丁媽媽急急回頭看了一眼那邊穿著考究,手裏拿著一串地瓜糖葫蘆在用力咀嚼的白依伊,瞧那大眼睛裏射出的眼神,顯然是對這滿園的魏紫勢在必得。她慌了神,緊張地問花小娘:“如今怎麼好?”好不容易等開了花,這才賞了一刻鍾,怎麼這煞星又來摘花了?
花小娘心疼自己的花,更心痛銀子,眼看著白依伊對她們主仆視若無睹,直接吩咐下人拿著剪子剪花,她覺得肝疼。
白依伊比上次變本加厲,她用糖葫蘆簽子指著拿著剪子的小彤道:“你怎麼那麼笨?夠不著上麵的花,不會從下麵枝子上剪嗎?實在不行就連根剪呀!”
花小娘眼前發黑,忙叫道:“住手!”她的銀子,她的花!
在場婆子、媳婦、丫鬟紛紛像是按下了暫停鍵,一臉不解地轉頭看著臉色慘白的花小娘。幾朵花而已,至於叫得這麼大聲嗎?
花小娘心裏算盤劈裏啪啦地敲著,一株新分株的魏紫至少可賣一百兩銀子,眼前的花至少也有一百朵吧?那可是一萬兩銀子,一萬兩!
白依伊對摘花的眾人揮揮手,道:“你們繼續。”看眾人十分聽話地繼續摘花,她慢悠悠走到有氣無力的花小娘身邊,笑嘻嘻道:“花小娘這是怎麼了?這臉色像是塗了一層膩子。”她抬頭,煞有介事地看了看春日裏明媚的陽光,點頭道:“一定是中暑了!”
你才中暑了,你全家都中暑了!花小娘慘白著臉,沒力氣說出自己的心裏話,眼睛死死盯著那一朵朵被無情采摘下的牡丹花,覺得耳邊聽到了銀子掉落的聲音。
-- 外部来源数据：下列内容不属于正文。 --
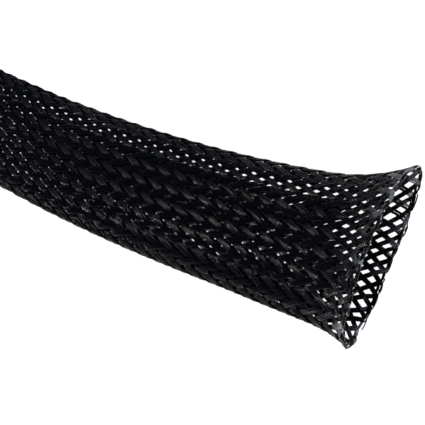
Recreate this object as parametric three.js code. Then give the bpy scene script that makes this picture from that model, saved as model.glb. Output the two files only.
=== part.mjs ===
// Braided cable sleeve: one cut length of expandable monofilament sleeving, lying on a level surface.
// Millimetres, +Z up. The long straight run lies along X, with its cut tail end at the low end of X.
// Towards the other end the sleeve bends gently to the left, fills out, and flares open at its cut mouth.
// The fine braid is not drawn here: the wall is one solid, as thick as two crossing filaments.
// The origin is at the middle of the bounding box, on the surface that the sleeve lies on.

import * as THREE from "three";

// Lengths along the sleeve's middle line
const sleeveLength = 304.8; // one foot, the shortest length that is cut from a spool
const mouthStraight = 22.7; // the straight stretch behind the mouth
const bendLength = 50; // the stretch that bends
const bendRadius = 274;

// The wall, and how far lying down has pressed its underside flat
const wall = 0.5;
const pressedFlat = 0.15;

// The oval section, measured to the middle of the wall. It has two half ovals that meet at the side
// edges: the crown rises above them and the belly hangs below them. All three sizes fall off evenly
// from the mouth to the body, which lies flattened.
const mouthHalfWidth = 10.37;
const bodyHalfWidth = 8.08;
const widestHalf = 9.9; // where handling has widened the cut end
const mouthCrown = 2.97;
const bodyCrown = 0.73;
const mouthBelly = 3.25;
const bodyBelly = 1.3;
const taperEnd = 72; // the body starts this far behind the mouth

// The mouth flares out on top of that. Each flare falls to a third over its reach.
const flareWide = 3.6;
const flareWideReach = 6.6;
const flareHigh = 3.2;
const flareHighReach = 4;

// The flare leans to the left, and the cut is slanted back towards the top
const leanMost = 1.15;
const leanReach = 7;
const rimSetBack = 0.9;

// How finely the surface is divided
const pointsAround = 44;
const tailStep = 57;
const bendStep = 7.5;
const neckStep = 3.3;
const flareStep = 1.1;
const flareLength = 13;

const filamentBlack = new THREE.MeshStandardMaterial({ color: 0x17181b, roughness: 0.38, metalness: 0 });
filamentBlack.name = "black_polyester";

// The section's half width, crown and belly at a distance behind the mouth
function sectionAt(behind) {
  const share = Math.min(behind / taperEnd, 1);
  const width = Math.min(THREE.MathUtils.lerp(mouthHalfWidth, bodyHalfWidth, share), widestHalf);
  const crown = THREE.MathUtils.lerp(mouthCrown, bodyCrown, share);
  return {
    halfWidth: width + flareWide * Math.exp(-behind / flareWideReach),
    crown: crown + flareHigh * Math.exp(-behind / flareHighReach),
    belly: THREE.MathUtils.lerp(mouthBelly, bodyBelly, share),
  };
}

// The middle line seen from above: its place and heading at a distance behind the mouth
function middleLineAt(behind) {
  const tailStraight = sleeveLength - mouthStraight - bendLength;
  const along = sleeveLength - behind;
  const heading = THREE.MathUtils.clamp(along - tailStraight, 0, bendLength) / bendRadius;
  const before = Math.min(along, tailStraight);
  const beyond = Math.max(along - tailStraight - bendLength, 0);
  return {
    x: before + bendRadius * Math.sin(heading) + beyond * Math.cos(heading),
    y: bendRadius * (1 - Math.cos(heading)) + beyond * Math.sin(heading),
    heading,
  };
}

// One ring of points round the wall's outer face (side 1) or inner face (side -1). The wall is half as
// thick again at the side edges, where the strands are folded.
function ringAt(behind, side) {
  const { halfWidth, crown, belly } = sectionAt(behind);
  const { x, y, heading } = middleLineAt(behind);
  const offset = (side * wall) / 2;
  const acrossHalf = halfWidth + (side > 0 ? offset : 2 * offset);
  const edgeHeight = belly + wall / 2 - pressedFlat;
  const floor = side > 0 ? 0 : wall;
  const lean = leanMost * Math.exp(-((behind / leanReach) ** 2));
  const slant = (rimSetBack * Math.exp(-behind / flareHighReach)) / (edgeHeight + crown);
  const ring = [];
  for (let i = 0; i < pointsAround; i++) {
    const turn = ((i + 0.5) / pointsAround) * 2 * Math.PI;
    const rise = (Math.sin(turn) > 0 ? crown : belly) + offset;
    const right = acrossHalf * Math.cos(turn) - lean;
    const up = Math.max(edgeHeight + rise * Math.sin(turn), floor);
    const back = slant * up;
    ring.push([
      x + right * Math.sin(heading) - back * Math.cos(heading),
      y - right * Math.cos(heading) - back * Math.sin(heading),
      up,
    ]);
  }
  return ring;
}

// Distances behind the mouth at which the wall has a ring, from the tail to the mouth
function stations() {
  const bendEnd = mouthStraight + bendLength;
  const stretches = [
    [sleeveLength, bendEnd, tailStep],
    [bendEnd, mouthStraight, bendStep],
    [mouthStraight, flareLength, neckStep],
    [flareLength, 0, flareStep],
  ];
  const list = [];
  for (const [from, to, step] of stretches) {
    const count = Math.max(1, Math.round((from - to) / step));
    for (let i = 0; i < count; i++) {
      list.push(THREE.MathUtils.lerp(from, to, i / count));
    }
  }
  list.push(0);
  return list;
}

// The wall's whole skin: out along its outer face, round the mouth's rim, back along its inner face
function wallGeometry() {
  const along = stations();
  const rings = [
    ...along.map((behind) => ringAt(behind, 1)),
    ...along.toReversed().map((behind) => ringAt(behind, -1)),
  ];
  const faces = [];
  rings.forEach((ring, row) => {
    const nextRow = (row + 1) % rings.length;
    ring.forEach((point, column) => {
      const nextColumn = (column + 1) % pointsAround;
      const a = row * pointsAround + column;
      const b = row * pointsAround + nextColumn;
      const c = nextRow * pointsAround + nextColumn;
      const d = nextRow * pointsAround + column;
      faces.push(a, d, c, a, c, b);
    });
  });
  const geometry = new THREE.BufferGeometry();
  geometry.setAttribute("position", new THREE.Float32BufferAttribute(rings.flat(2), 3));
  geometry.setIndex(faces);
  geometry.computeVertexNormals();
  return geometry;
}

const sleeve = new THREE.Mesh(wallGeometry(), filamentBlack);
sleeve.name = "braided_sleeve";

// Centre the part over the origin, on the surface that it lies on
const bounds = new THREE.Box3().setFromObject(sleeve);
const middle = bounds.getCenter(new THREE.Vector3());
sleeve.position.set(-middle.x, -middle.y, -bounds.min.z);

const part = new THREE.Group();
part.add(sleeve);
export default part;
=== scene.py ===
# Braided cable sleeve: every filament of the braid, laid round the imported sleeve

import math

import bpy
import numpy as np
from mathutils import Matrix, Vector


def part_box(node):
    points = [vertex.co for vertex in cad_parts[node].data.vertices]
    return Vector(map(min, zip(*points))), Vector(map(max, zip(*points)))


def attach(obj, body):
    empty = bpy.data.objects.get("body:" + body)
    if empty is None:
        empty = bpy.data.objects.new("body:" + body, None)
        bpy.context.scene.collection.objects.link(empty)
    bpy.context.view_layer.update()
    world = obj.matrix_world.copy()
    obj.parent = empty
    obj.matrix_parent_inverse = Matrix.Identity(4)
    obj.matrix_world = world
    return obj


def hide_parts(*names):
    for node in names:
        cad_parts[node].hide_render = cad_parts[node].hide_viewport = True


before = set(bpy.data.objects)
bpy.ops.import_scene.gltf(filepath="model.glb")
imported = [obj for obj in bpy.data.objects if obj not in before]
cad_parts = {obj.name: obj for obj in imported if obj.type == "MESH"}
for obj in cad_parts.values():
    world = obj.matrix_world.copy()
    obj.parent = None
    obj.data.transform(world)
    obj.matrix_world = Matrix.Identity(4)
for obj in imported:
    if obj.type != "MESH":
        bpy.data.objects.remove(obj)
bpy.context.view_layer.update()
mm = 0.001
chance = np.random.default_rng(7)


# Small helpers

def deselectAll():
    bpy.ops.object.select_all(action="DESELECT")


def linearColour(hexCode, alpha=1.0):
    parts = [int(hexCode[i:i + 2], 16) / 255 for i in (1, 3, 5)]
    return [c / 12.92 if c <= 0.04045 else ((c + 0.055) / 1.055) ** 2.4 for c in parts] + [alpha]


def addNode(material, kind, settings=None, inputs=None, links=None):
    node = material.node_tree.nodes.new(kind)
    for name, value in (settings or {}).items():
        setattr(node, name, value)
    for name, value in (inputs or {}).items():
        node.inputs[name].default_value = value
    for name, source in (links or {}).items():
        material.node_tree.links.new(source, node.inputs[name])
    return node


def newMaterial(name):
    material = bpy.data.materials.new(name)
    material.use_nodes = True
    material.node_tree.nodes.clear()
    return material


# The tube that the braid follows: its middle line and its oval section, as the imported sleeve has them.
# Lengths are in millimetres

tube = {
    "length": 304.8,
    "mouthStraight": 22.7,  # straight stretch behind the mouth
    "bendLength": 50,
    "bendRadius": 274,
    "wall": 0.5,
    "pressedFlat": 0.15,
    "taperEnd": 72,  # the section stays the same beyond this
    "halfWidth": (10.37, 8.08),  # on the taper's line at the mouth, and at the taper's end
    "widest": 9.9,
    "crown": (2.97, 0.73),  # height of the top above the side edges
    "belly": (3.25, 1.3),  # depth of the underside below them
    "flareWide": 3.6,
    "flareWideReach": 6.6,
    "flareHigh": 3.2,
    "flareHighReach": 4,
    "leanMost": 1.15,  # the mouth leans to the left
    "leanReach": 7,
    "rimSetBack": 0.9,
    "stationStep": 0.5,
    "overhang": 2,  # the grid runs this far past both ends
    "pointsMeasured": 1441,  # round each ring, to measure it
    "pointsRound": 320,  # round each ring in the grid
}


def taper(ends, behind):
    return ends[0] + (ends[1] - ends[0]) * np.clip(behind / tube["taperEnd"], 0, 1)


def middleLineAt(behind):
    radius = tube["bendRadius"]
    straight = tube["length"] - tube["mouthStraight"] - tube["bendLength"]
    along = tube["length"] - behind
    heading = np.clip(along - straight, 0, tube["bendLength"]) / radius
    beyond = np.maximum(along - straight - tube["bendLength"], 0)
    x = np.minimum(along, straight) + radius * np.sin(heading) + beyond * np.cos(heading)
    y = radius * (1 - np.cos(heading)) + beyond * np.sin(heading)
    return x, y, heading


# Points on the middle of the wall. A turn of 0 is the top, and it grows to the right
def ringPoints(behind, turn):
    halfWidth = min(taper(tube["halfWidth"], behind), tube["widest"])
    halfWidth += tube["flareWide"] * np.exp(-behind / tube["flareWideReach"])
    flare = np.exp(-behind / tube["flareHighReach"])
    crown = taper(tube["crown"], behind) + tube["flareHigh"] * flare
    belly = taper(tube["belly"], behind)
    x, y, heading = middleLineAt(behind)
    edgeHeight = belly + tube["wall"] / 2 - tube["pressedFlat"]
    lean = tube["leanMost"] * np.exp(-(behind / tube["leanReach"]) ** 2)
    right = halfWidth * np.sin(turn) - lean
    rise = np.where(np.cos(turn) > 0, crown, belly) * np.cos(turn)
    up = np.maximum(edgeHeight + rise, tube["wall"] / 2)
    back = tube["rimSetBack"] * flare * up / (edgeHeight + crown)
    return np.stack([
        x + right * np.sin(heading) - back * np.cos(heading),
        y - right * np.cos(heading) - back * np.sin(heading),
        up,
    ], axis=-1)


# A grid of points on the tube: rows behind the mouth, and columns evenly round it from the top
def tubeGrid():
    turn = np.linspace(0, 2 * np.pi, tube["pointsMeasured"])
    rows, rounds = [], []
    stations = np.arange(-tube["overhang"], tube["length"] + tube["overhang"], tube["stationStep"])
    for behind in stations:
        ring = ringPoints(behind, turn)
        steps = np.concatenate([[0], np.cumsum(np.linalg.norm(np.diff(ring, axis=0), axis=1))])
        even = np.linspace(0, steps[-1], tube["pointsRound"], endpoint=False)
        rows.append(np.stack([np.interp(even, steps, ring[:, k]) for k in range(3)], axis=1))
        rounds.append(steps[-1])
    return stations, np.array(rows), np.array(rounds)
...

白依伊像是安慰一般拍了拍花小娘瘦削的肩膀,覺得手感不錯,於是又大力拍了兩下,之後用過來人的口吻勸道:“中暑這事可大可小,花小娘還是不能輕視了,得吃藥!藿香正氣水你不知道吧?那可是好東西,中暑喝那個最管用了。”她神秘兮兮地給花小娘擠眼睛,小聲道:“這事我一般不告訴別人,也是看你送我花做果脯的份上,才告訴你的。”一副你要保密,不要告訴別人的樣子。
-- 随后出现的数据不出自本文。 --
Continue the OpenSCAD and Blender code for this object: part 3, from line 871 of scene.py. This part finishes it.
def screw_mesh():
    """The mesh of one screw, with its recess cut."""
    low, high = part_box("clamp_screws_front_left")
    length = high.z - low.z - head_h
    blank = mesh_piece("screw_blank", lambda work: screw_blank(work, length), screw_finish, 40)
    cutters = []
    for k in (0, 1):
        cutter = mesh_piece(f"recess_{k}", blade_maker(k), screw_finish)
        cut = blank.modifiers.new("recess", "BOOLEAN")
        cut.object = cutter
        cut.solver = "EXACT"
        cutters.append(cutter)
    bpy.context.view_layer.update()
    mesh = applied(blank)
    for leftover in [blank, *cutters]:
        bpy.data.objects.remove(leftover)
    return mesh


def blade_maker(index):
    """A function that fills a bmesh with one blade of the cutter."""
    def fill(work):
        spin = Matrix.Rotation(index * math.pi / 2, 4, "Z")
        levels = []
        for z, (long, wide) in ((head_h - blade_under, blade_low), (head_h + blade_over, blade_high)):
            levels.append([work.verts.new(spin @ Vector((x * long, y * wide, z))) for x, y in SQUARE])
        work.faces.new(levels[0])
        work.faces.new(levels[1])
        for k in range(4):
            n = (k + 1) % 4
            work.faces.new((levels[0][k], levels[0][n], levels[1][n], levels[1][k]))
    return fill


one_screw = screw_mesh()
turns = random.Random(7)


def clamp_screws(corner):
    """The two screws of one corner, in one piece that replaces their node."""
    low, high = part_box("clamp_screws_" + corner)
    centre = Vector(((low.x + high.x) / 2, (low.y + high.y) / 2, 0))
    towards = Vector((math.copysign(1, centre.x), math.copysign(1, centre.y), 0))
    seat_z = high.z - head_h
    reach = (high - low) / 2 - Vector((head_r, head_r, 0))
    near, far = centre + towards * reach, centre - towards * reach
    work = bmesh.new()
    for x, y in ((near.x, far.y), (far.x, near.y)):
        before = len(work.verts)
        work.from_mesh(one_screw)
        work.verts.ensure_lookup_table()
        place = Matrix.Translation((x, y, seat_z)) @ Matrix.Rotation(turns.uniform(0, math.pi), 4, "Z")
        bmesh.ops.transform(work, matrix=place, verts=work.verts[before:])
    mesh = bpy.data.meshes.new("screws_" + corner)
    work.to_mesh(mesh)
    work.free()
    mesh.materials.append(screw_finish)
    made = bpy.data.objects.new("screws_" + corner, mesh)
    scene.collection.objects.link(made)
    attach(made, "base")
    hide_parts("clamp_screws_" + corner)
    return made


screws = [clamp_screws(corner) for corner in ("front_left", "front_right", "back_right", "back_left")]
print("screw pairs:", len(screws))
花小娘看白依伊的大眼睛不停朝著自己拋媚眼,氣得想翻白眼,藿香正氣水治療中暑,還用得著當個秘密說?她三歲就知道了!可她再生氣,也不能發作,隻能慘白著臉,努力擠出來一個比哭還難看的笑臉,對白依伊道:“多謝表小姐告知。我,我身體不適,就不陪著表小姐摘花了!”我的銀子呀!眼不見為盡吧,回頭和老爺再要幾個店鋪就是了。
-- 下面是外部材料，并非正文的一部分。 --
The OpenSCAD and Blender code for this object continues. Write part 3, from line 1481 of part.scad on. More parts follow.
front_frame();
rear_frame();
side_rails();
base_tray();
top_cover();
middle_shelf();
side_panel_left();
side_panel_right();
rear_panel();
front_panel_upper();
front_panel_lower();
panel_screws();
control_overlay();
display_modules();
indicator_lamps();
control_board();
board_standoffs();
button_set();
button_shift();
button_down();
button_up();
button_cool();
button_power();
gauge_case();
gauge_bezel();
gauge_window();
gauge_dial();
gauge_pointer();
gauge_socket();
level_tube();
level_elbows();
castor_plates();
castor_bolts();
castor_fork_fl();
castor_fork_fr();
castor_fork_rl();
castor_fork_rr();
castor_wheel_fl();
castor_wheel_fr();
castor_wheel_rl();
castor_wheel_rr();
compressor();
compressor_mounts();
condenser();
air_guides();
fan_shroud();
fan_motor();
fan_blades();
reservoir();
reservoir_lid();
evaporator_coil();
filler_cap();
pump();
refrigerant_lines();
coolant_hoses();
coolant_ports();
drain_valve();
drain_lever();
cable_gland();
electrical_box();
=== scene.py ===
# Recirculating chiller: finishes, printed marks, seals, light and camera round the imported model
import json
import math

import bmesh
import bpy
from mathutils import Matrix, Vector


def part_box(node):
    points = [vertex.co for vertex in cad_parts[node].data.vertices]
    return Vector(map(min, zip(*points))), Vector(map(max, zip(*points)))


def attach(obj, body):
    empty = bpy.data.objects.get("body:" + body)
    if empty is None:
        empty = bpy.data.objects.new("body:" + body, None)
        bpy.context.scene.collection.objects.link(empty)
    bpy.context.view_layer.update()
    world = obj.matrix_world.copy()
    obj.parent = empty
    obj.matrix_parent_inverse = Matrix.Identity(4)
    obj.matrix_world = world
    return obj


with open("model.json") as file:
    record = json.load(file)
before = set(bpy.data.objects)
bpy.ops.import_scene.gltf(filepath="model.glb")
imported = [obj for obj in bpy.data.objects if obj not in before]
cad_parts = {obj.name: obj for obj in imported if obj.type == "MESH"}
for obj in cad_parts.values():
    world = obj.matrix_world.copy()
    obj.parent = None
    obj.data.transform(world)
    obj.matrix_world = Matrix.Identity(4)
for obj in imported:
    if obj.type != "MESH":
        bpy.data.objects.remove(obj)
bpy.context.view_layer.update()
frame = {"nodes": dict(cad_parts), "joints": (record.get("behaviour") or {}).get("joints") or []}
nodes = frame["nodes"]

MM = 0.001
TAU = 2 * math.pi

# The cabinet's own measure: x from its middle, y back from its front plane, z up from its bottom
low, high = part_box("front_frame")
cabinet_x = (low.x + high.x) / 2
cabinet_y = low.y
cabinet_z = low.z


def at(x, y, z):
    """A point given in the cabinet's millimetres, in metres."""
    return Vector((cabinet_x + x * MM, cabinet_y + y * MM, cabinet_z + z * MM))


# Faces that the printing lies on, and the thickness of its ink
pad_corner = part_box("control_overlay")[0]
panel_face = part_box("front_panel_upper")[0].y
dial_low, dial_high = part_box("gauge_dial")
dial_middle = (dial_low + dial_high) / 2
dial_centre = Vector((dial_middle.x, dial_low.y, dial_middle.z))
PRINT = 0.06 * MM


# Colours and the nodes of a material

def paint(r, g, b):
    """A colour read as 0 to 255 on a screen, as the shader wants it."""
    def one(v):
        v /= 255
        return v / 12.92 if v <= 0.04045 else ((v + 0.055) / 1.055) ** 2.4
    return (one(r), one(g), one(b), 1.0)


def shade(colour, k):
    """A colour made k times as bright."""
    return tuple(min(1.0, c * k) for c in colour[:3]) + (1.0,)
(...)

白依伊小手一揮,十分大方豪邁,道:“花小娘自便,我這個人最大方了,不會怪罪你不陪我的,也不會給外祖母和舅舅告狀的。”
花小娘覺得一口血堵在嗓子眼,吐不出來,咽不下去。
丁媽媽張張嘴,最後還是忍下了頂撞白依伊的話,臉色鐵青地扶著花小娘回去了房間休息。
待白依伊領著白家仆婦滿載而歸之後,花小娘命丁媽媽去後院瞧瞧。
丁媽媽來到後院,看那滿院子的狼藉,呆愣了半晌。這是有土匪來掃蕩過了嗎?怎麼滿地都是殘枝敗葉?她覺得,花小娘看了一定會氣病了的。